§ **THE TASK**: Write out, word for word, the first line of the data below and every line after it through the one containing "and dresses them.".
◆ ◆ ◆ ◆ ◆ ◆ ◆
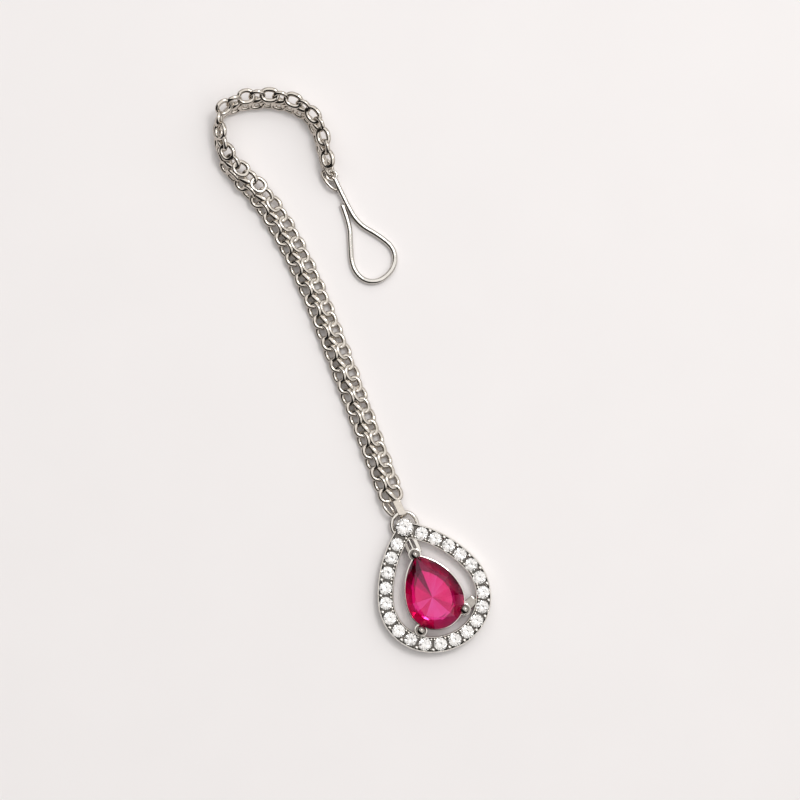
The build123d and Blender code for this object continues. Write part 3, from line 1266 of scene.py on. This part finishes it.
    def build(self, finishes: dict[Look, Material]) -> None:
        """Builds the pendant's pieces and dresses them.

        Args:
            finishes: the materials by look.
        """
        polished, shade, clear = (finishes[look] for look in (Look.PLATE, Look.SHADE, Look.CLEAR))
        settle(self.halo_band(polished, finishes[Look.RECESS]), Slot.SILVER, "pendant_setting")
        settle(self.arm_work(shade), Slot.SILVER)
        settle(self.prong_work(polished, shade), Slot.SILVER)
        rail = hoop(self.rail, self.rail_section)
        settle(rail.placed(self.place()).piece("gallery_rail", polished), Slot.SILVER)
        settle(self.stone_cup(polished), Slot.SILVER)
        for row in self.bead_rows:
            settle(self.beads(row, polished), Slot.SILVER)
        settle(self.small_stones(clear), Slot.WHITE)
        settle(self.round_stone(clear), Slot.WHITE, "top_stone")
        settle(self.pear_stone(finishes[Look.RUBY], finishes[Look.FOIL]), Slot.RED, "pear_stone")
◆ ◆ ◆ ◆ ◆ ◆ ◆
§ **EXPECTED OUTPUT**:
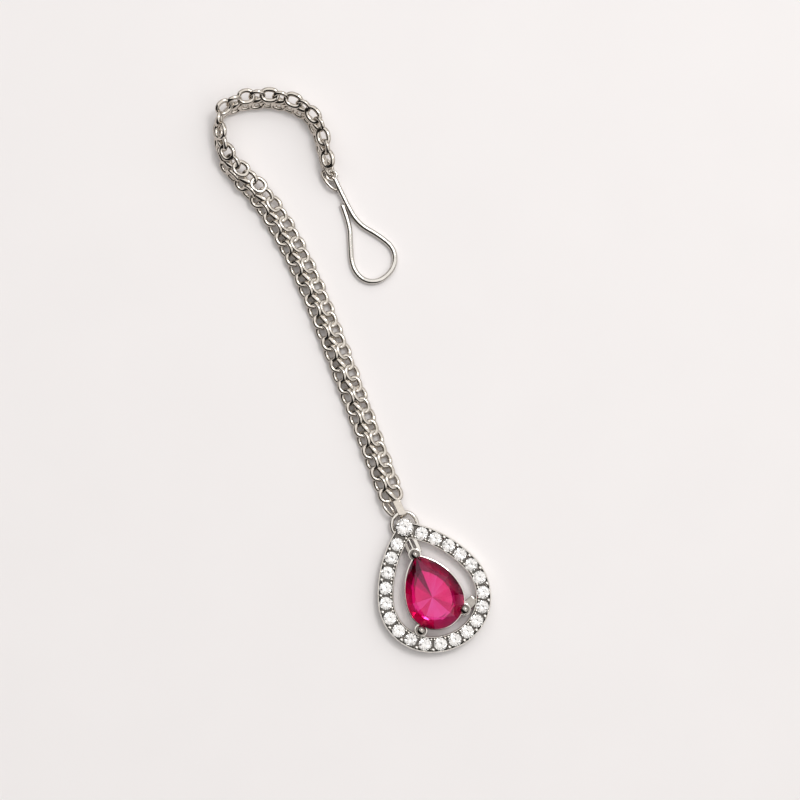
The build123d and Blender code for this object continues. Write part 3, from line 1266 of scene.py on. This part finishes it.
    def build(self, finishes: dict[Look, Material]) -> None:
        """Builds the pendant's pieces and dresses them.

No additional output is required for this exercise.